Ok, Trixie is still holding her own. The E-Vet never called me back until I called her yesterday. By the time she called, we managed to find Vit B and gave her a 1/3 of a cc, and was told to do that every 8 hours. With her weighing around the 30 lb mark, does this sound right? We are also giving her SafeGuard triple the dosage, day #2.

She's had 2 of the Vit B shots next one will be at 10:00am. We are still getting the Electrolytes into her, we did give her some milk (goat) but only what she wanted to take (about 2 to 3 ounces).

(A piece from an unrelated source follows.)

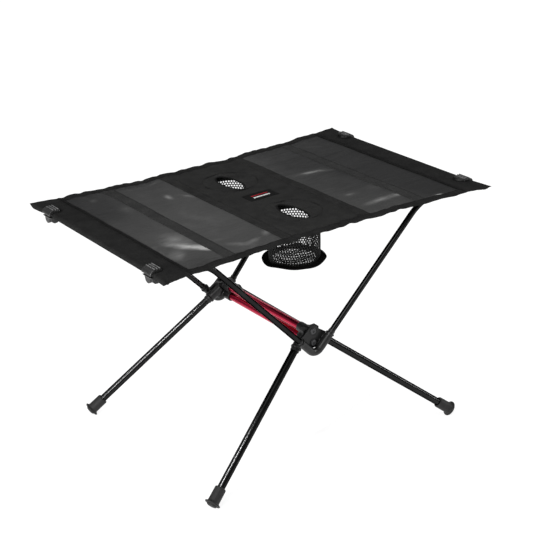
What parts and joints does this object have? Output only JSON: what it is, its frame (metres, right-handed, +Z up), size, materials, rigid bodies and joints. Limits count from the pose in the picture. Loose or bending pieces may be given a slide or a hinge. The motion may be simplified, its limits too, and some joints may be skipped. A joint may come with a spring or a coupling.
{
  "type": "folding camp table",
  "caption": "Low folding camp table: a stretched fabric top with net cup holders on a pole frame of splayed legs, bent arms and moulded hubs.",
  "frame": {"origin": "point on the floor under the middle of the table top", "axes": "+X along the length of the top, +Y from the front edge to the back edge, +Z up"},
  "size_m": [0.5972, 0.4, 0.3956],
  "materials": {
    "anodised_black": "black anodised aluminium tube with a soft sheen",
    "anodised_red": "deep red anodised aluminium tube",
    "black_nylon": "moulded black nylon, fine satin grain",
    "foot_rubber": "black rubber",
    "screw_steel": "blackened steel",
    "cord": "braided elastic cord",
    "rod": "grey anodised rod",
    "woven_black": "matte black woven polyester",
    "coated_fabric": "coated ripstop fabric, dark grey, glossy",
    "trim_tape": "black woven tape",
    "net": "open black net",
    "label_cloth": "small woven label with a plain red mark"
  },
  "bodies": {
    "frame": {"hub_front": "black_nylon", "hub_back": "black_nylon", "yoke_front": "black_nylon", "yoke_back": "black_nylon", "cross_tube_upper": "anodised_red", "cross_tube_lower": "anodised_red", "hub_screws": "screw_steel"},
    "leg_cord_front_left": {"leg_cord_front_left": "cord"},
    "leg_front_left": {"leg_front_left": "anodised_black", "leg_plug_front_left": "black_nylon", "foot_front_left": "foot_rubber"},
    "arm_cord_front_left": {"arm_cord_front_left": "cord"},
    "arm_front_left": {"arm_front_left": "anodised_black", "arm_plug_front_left": "black_nylon", "clip_front_left": "black_nylon"},
    "leg_cord_front_right": {"leg_cord_front_right": "cord"},
    "leg_front_right": {"leg_front_right": "anodised_black", "leg_plug_front_right": "black_nylon", "foot_front_right": "foot_rubber"},
    "arm_cord_front_right": {"arm_cord_front_right": "cord"},
    "arm_front_right": {"arm_front_right": "anodised_black", "arm_plug_front_right": "black_nylon", "clip_front_right": "black_nylon"},
    "leg_cord_back_left": {"leg_cord_back_left": "cord"},
    "leg_back_left": {"leg_back_left": "anodised_black", "leg_plug_back_left": "black_nylon", "foot_back_left": "foot_rubber"},
    "arm_cord_back_left": {"arm_cord_back_left": "cord"},
    "arm_back_left": {"arm_back_left": "anodised_black", "arm_plug_back_left": "black_nylon", "clip_back_left": "black_nylon"},
    "leg_cord_back_right": {"leg_cord_back_right": "cord"},
    "leg_back_right": {"leg_back_right": "anodised_black", "leg_plug_back_right": "black_nylon", "foot_back_right": "foot_rubber"},
    "arm_cord_back_right": {"arm_cord_back_right": "cord"},
    "arm_back_right": {"arm_back_right": "anodised_black", "arm_plug_back_right": "black_nylon", "clip_back_right": "black_nylon"},
    "top": {"end_rod_left": "rod", "end_rod_right": "rod", "end_sleeve_left": "woven_black", "end_sleeve_right": "woven_black", "coated_panel_left": "coated_fabric", "coated_panel_right": "coated_fabric", "centre_panel": "woven_black", "hem_front": "trim_tape", "hem_back": "trim_tape", "cross_band_left": "trim_tape", "cross_band_right": "trim_tape", "border_strip_left": "trim_tape", "border_strip_right": "trim_tape", "label": "label_cloth", "cup_bag_front": "net", "cup_bag_back": "net", "bag_rim_front": "trim_tape", "bag_rim_back": "trim_tape"}
  },
  "joints": [
    {"name": "leg_fold_front_left", "type": "hinge", "parent": "frame", "child": "leg_cord_front_left", "pos_m": [-0.029, -0.1234, 0.178], "axis": [0.5278, 0.3475, -0.775], "range_deg": [0, 80.1], "deforming": ["leg_cord_front_left"]},
    {"name": "leg_draw_front_left", "type": "slide", "parent": "leg_cord_front_left", "child": "leg_front_left", "axis": [-0.7523, -0.2323, -0.6165], "range_m": [0, 0.041]},
    {"name": "arm_fold_front_left", "type": "hinge", "parent": "frame", "child": "arm_cord_front_left", "pos_m": [-0.029, -0.137, 0.193], "axis": [0.484, -0.5459, -0.6839], "range_deg": [0, 149.9], "deforming": ["arm_cord_front_left"]},
    {"name": "arm_draw_front_left", "type": "slide", "parent": "arm_cord_front_left", "child": "arm_front_left", "axis": [-0.6822, -0.0565, 0.729], "range_m": [0, 0.04]},
    {"name": "leg_fold_front_right", "type": "hinge", "parent": "frame", "child": "leg_cord_front_right", "pos_m": [0.029, -0.1234, 0.178], "axis": [0.5278, -0.3475, 0.775], "range_deg": [0, 80.1], "deforming": ["leg_cord_front_right"]},
    {"name": "leg_draw_front_right", "type": "slide", "parent": "leg_cord_front_right", "child": "leg_front_right", "axis": [0.7523, -0.2323, -0.6165], "range_m": [0, 0.041]},
    {"name": "arm_fold_front_right", "type": "hinge", "parent": "frame", "child": "arm_cord_front_right", "pos_m": [0.029, -0.137, 0.193], "axis": [0.484, 0.5459, 0.6839], "range_deg": [0, 149.9], "deforming": ["arm_cord_front_right"]},
    {"name": "arm_draw_front_right", "type": "slide", "parent": "arm_cord_front_right", "child": "arm_front_right", "axis": [0.6822, -0.0565, 0.729], "range_m": [0, 0.04]},
    {"name": "leg_fold_back_left", "type": "hinge", "parent": "frame", "child": "leg_cord_back_left", "pos_m": [-0.029, 0.1234, 0.178], "axis": [-0.6511, -0.1195, 0.7496], "range_deg": [0, 76], "deforming": ["leg_cord_back_left"]},
    {"name": "leg_draw_back_left", "type": "slide", "parent": "leg_cord_back_left", "child": "leg_back_left", "axis": [-0.7523, 0.2323, -0.6165], "range_m": [0, 0.041]},
    {"name": "arm_fold_back_left", "type": "hinge", "parent": "frame", "child": "arm_cord_back_left", "pos_m": [-0.029, 0.137, 0.193], "axis": [-0.2705, -0.4809, 0.834], "range_deg": [0, 116], "deforming": ["arm_cord_back_left"]},
    {"name": "arm_draw_back_left", "type": "slide", "parent": "arm_cord_back_left", "child": "arm_back_left", "axis": [-0.6822, 0.0565, 0.729], "range_m": [0, 0.04]},
    {"name": "leg_fold_back_right", "type": "hinge", "parent": "frame", "child": "leg_cord_back_right", "pos_m": [0.029, 0.1234, 0.178], "axis": [-0.6511, 0.1195, -0.7496], "range_deg": [0, 76], "deforming": ["leg_cord_back_right"]},
    {"name": "leg_draw_back_right", "type": "slide", "parent": "leg_cord_back_right", "child": "leg_back_right", "axis": [0.7523, 0.2323, -0.6165], "range_m": [0, 0.041]},
    {"name": "arm_fold_back_right", "type": "hinge", "parent": "frame", "child": "arm_cord_back_right", "pos_m": [0.029, 0.137, 0.193], "axis": [-0.2705, 0.4809, -0.834], "range_deg": [0, 116], "deforming": ["arm_cord_back_right"]},
    {"name": "arm_draw_back_right", "type": "slide", "parent": "arm_cord_back_right", "child": "arm_back_right", "axis": [0.6822, 0.0565, 0.729], "range_m": [0, 0.04]},
    {"name": "top_lift", "type": "slide", "parent": "frame", "child": "top", "axis": [0, 0, 1], "range_m": [0, 0.2]}
  ],
  "couplings": [
    {"joint": "leg_draw_front_left", "follows": "leg_fold_front_left", "m_per_rad": 0.029324},
    {"joint": "arm_draw_front_left", "follows": "arm_fold_front_left", "m_per_rad": 0.015288},
    {"joint": "leg_draw_front_right", "follows": "leg_fold_front_right", "m_per_rad": 0.029324},
    {"joint": "arm_draw_front_right", "follows": "arm_fold_front_right", "m_per_rad": 0.015288},
    {"joint": "leg_draw_back_left", "follows": "leg_fold_back_left", "m_per_rad": 0.030906},
    {"joint": "arm_draw_back_left", "follows": "arm_fold_back_left", "m_per_rad": 0.019755},
    {"joint": "leg_draw_back_right", "follows": "leg_fold_back_right", "m_per_rad": 0.030906},
    {"joint": "arm_draw_back_right", "follows": "arm_fold_back_right", "m_per_rad": 0.019755}
  ]
}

Thanks guys for your help. I'll let you know how things go throughout the day. I have an appointment with my orthopedic doctor today around 3, but the kids will be home to watch her. We also were told to keep her out of the sunlight, so she is in her own stall right now in the barn.


----------



## goathiker (Apr 14, 2011)

Regular B-complex actually doesn't have that much Thiamin in it. Doseage for a little that size would be about 10 ccs. every 4 to 6 hours. You really need to find Thiamin if you can. Good luck.


----------



## Di (Jan 29, 2008)

Yes, that dose is not near enough, please call your vet, and keep calling every vet till you find Thiamine, she likely won't live without it!

Don't forget the antibiotic like Liz said.


----------



## toth boer goats (Jul 20, 2008)

I also agree strongly...it isn't enough... has to be very high doses of Thiamine....to beat this...... :hug:


----------



## PattiXmas (Jan 1, 2010)

Oops, I was wrong. It is Thiamine. A woman down the road from us had it and told me to do the 1/3 of a cc every 8 hours. I don't want to harm her - should I increase it? She is a bit more active today, take the next dosage up to a full cc? Also, do I still give her the triple dose of Safeguard today? 

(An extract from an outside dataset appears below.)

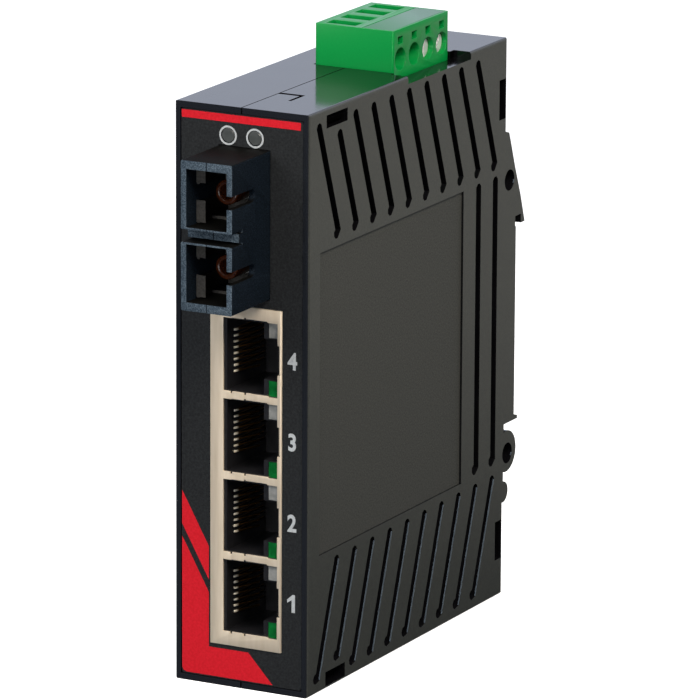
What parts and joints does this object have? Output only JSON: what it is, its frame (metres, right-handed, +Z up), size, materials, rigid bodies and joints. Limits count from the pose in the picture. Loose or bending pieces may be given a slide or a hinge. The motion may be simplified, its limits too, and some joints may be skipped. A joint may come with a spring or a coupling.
{
  "type": "din rail ethernet switch",
  "caption": "Slim upright rail-mounted network switch with a column of copper ports, a duplex fibre receptacle and a pull-off screw terminal.",
  "frame": {"origin": "centre of the flat seat that rests on the rail's face, on the seam between the two half shells", "axes": "+Z up along the case height, +Y from the front panel towards the rail, +X to the right when looking at the front"},
  "size_m": [0.0254, 0.0928, 0.1074],
  "materials": {
    "housing": "moulded black ABS/PC, textured sides",
    "label": "printed polyester sheet, black with red",
    "board": "green solder mask on glass epoxy",
    "shield": "tin-plated nickel silver sheet",
    "black_plastic": "moulded black thermoplastic",
    "gold": "gold plating",
    "clear_lamp": "clear epoxy",
    "green_lamp": "tinted epoxy",
    "status_lamp": "diffused grey epoxy",
    "transceiver": "moulded blue-black thermoplastic",
    "barrel": "amber polyetherimide",
    "latch": "moulded grey thermoplastic",
    "leads": "tinned",
    "chip": "moulded epoxy",
    "capacitor": "bare aluminium can",
    "crystal": "nickel-plated can",
    "green_plastic": "moulded green polyamide",
    "cap": "moulded grey-green polyamide",
    "clamp_steel": "zinc-plated steel",
    "contact": "tin-plated copper alloy"
  },
  "bodies": {
    "switch_case": {"housing_left": "housing", "housing_right": "housing", "front_label": "label", "main_board": "board", "line_transformer_1": "chip", "line_transformer_2": "chip", "switch_chip": "chip", "power_chip": "chip", "supply_inductor": "chip", "clock_crystal": "crystal", "supply_capacitors": "capacitor", "jack_shield": "shield", "jack_body": "black_plastic", "port_1_contacts": "gold", "port_2_contacts": "gold", "port_3_contacts": "gold", "port_4_contacts": "gold", "clear_port_lamps": "clear_lamp", "green_port_lamps": "green_lamp", "transceiver_housing": "transceiver", "optical_barrels": "barrel", "transceiver_latches": "latch", "transceiver_leads": "leads", "status_lamp_left": "status_lamp", "status_lamp_right": "status_lamp", "power_header": "green_plastic", "header_pins": "leads"},
    "terminal_plug": {"plug_body": "green_plastic", "plug_cap": "cap", "clamp_frame_1": "clamp_steel", "plug_contact_1": "contact", "clamp_frame_2": "clamp_steel", "plug_contact_2": "contact", "clamp_frame_3": "clamp_steel", "plug_contact_3": "contact", "clamp_frame_4": "clamp_steel", "plug_contact_4": "contact"},
    "clamp_plate_1": {"clamp_plate_1": "clamp_steel"},
    "terminal_screw_1": {"terminal_screw_1": "clamp_steel"},
    "clamp_plate_2": {"clamp_plate_2": "clamp_steel"},
    "terminal_screw_2": {"terminal_screw_2": "clamp_steel"},
    "clamp_plate_3": {"clamp_plate_3": "clamp_steel"},
    "terminal_screw_3": {"terminal_screw_3": "clamp_steel"},
    "clamp_plate_4": {"clamp_plate_4": "clamp_steel"},
    "terminal_screw_4": {"terminal_screw_4": "clamp_steel"}
  },
  "joints": [
    {"name": "plug_slide", "type": "slide", "parent": "switch_case", "child": "terminal_plug", "axis": [0, 0, 1], "range_m": [0, 0.014]},
    {"name": "clamp_1_slide", "type": "slide", "parent": "terminal_plug", "child": "clamp_plate_1", "axis": [1, 0, 0], "range_m": [0, 0.003]},
    {"name": "screw_1_turn", "type": "hinge", "parent": "clamp_plate_1", "child": "terminal_screw_1", "pos_m": [0.006, -0.03742, 0.0525], "axis": [1, 0, 0], "range_deg": [0, 2163]},
    {"name": "clamp_2_slide", "type": "slide", "parent": "terminal_plug", "child": "clamp_plate_2", "axis": [1, 0, 0], "range_m": [0, 0.003]},
    {"name": "screw_2_turn", "type": "hinge", "parent": "clamp_plate_2", "child": "terminal_screw_2", "pos_m": [0.006, -0.03234, 0.0525], "axis": [1, 0, 0], "range_deg": [0, 2163]},
    {"name": "clamp_3_slide", "type": "slide", "parent": "terminal_plug", "child": "clamp_plate_3", "axis": [1, 0, 0], "range_m": [-0.003, 0]},
    {"name": "screw_3_turn", "type": "hinge", "parent": "clamp_plate_3", "child": "terminal_screw_3", "pos_m": [0.006, -0.02726, 0.0525], "axis": [1, 0, 0], "range_deg": [-2163, 0]},
    {"name": "clamp_4_slide", "type": "slide", "parent": "terminal_plug", "child": "clamp_plate_4", "axis": [1, 0, 0], "range_m": [-0.003, 0]},
    {"name": "screw_4_turn", "type": "hinge", "parent": "clamp_plate_4", "child": "terminal_screw_4", "pos_m": [0.006, -0.02218, 0.0525], "axis": [1, 0, 0], "range_deg": [-2163, 0]}
  ],
  "couplings": [
    {"joint": "screw_1_turn", "follows": "clamp_1_slide", "rad_per_m": 12566},
    {"joint": "screw_2_turn", "follows": "clamp_2_slide", "rad_per_m": 12566},
    {"joint": "screw_3_turn", "follows": "clamp_3_slide", "rad_per_m": 12566},
    {"joint": "screw_4_turn", "follows": "clamp_4_slide", "rad_per_m": 12566}
  ]
}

We gave the other goats and our lamb the same amount of SafeGuard yesterday. Should we medicate them as well? They seem to be fine and not affected by this at all.


----------



## GotmygoatMTJ (Apr 25, 2009)

You can't O'D on thiamine. Anything that is not used is absorbed and passed in the urine. Give her high Doses. 10cc's.


----------



## goathiker (Apr 14, 2011)

Thiamine Doseage for 30 lb goat

100 mg/ml Thiamine 2cc
200 mg/ml Thiamine 1cc
500 mg/ml Thiamin 1/3cc
I'd triple these for your Nubian doeling.
4 times a day would be good, 6 even better. You can't Od them, they pee out what they don't use.


----------



## liz (Oct 5, 2007)

I gave my 50lb buck 3cc of 200mg/ml Thiamine every 6 hours.... all I had when I treated my 5 month old 30lb doeling was Fortified B complex and I was dosing her with 8-10cc's every 6 hours.

1/3cc of the Thiamine is not enough...Up it to 1.5-2cc , you CANNOT overdose, she'll pee out what she doesn't use.

We posted the same time goathiker :greengrin:


----------



## goathiker (Apr 14, 2011)

jinx :greengrin:


----------



## toth boer goats (Jul 20, 2008)

How is the baby doing? :hug: ray:


----------



## PattiXmas (Jan 1, 2010)

Sorry for not updated. Trixie is doing much better. She still seems to have trouble with her eyes. It's almost like she can see large shapes, but hopefully she will regain her sight. She's still a bit wobbly, but not any where near as bad. We increased the Thiamine, still giving her the iron baby drops, electrolytes via a bottle, and the Pen G. I figure I would give the antibiotic for 7 days, we cut the SafeGuard out. We wormed her 3 days in a row. We are also giving her yogurt to make sure that she has a happy gut. She is eating and pooping fine now. No more runs, so I think we might cut out the electrolytes to see how she does. We have to help her a bit with the hay - she rams her head all the way in and hits the back before she realizes she can get a mouthful. 

I apologize again for not updated. We have been extremely busy with her and the other critters. We cleaned the barn again and spinkled the floor with D.E. (food grade) before putting in clean straw. We also building another building for storage of their hay, grains, mineral, etc so that it is not in the same barn as they are. Daughter sprinkled DE outside in the pen. The other goats and the lamb are doing fine, we did worm them with the SafeGuard as well.


----------



## Burns Branch Boers (Apr 11, 2011)

I am so happy she made a recovery! That is excellent news and I am very happy for you. I know it is hard to have one so sick-they do take up all the time and when caring for them is finished you are exhausted!


----------



## toth boer goats (Jul 20, 2008)

That is terrific news...great work... :thumb: :hi5: :hug:


----------



## luvmyherd (Apr 9, 2011)

I am happy to hear of her improvement. I remember with Amigo I had to go out every hour just to get a few leaves down him. At least the hard work paid off. :thumbup:


----------



## RMADairyGoats (Jun 20, 2011)

I'm glad she is doing better! :leap: That's such great news! :hi5: :applaud:


----------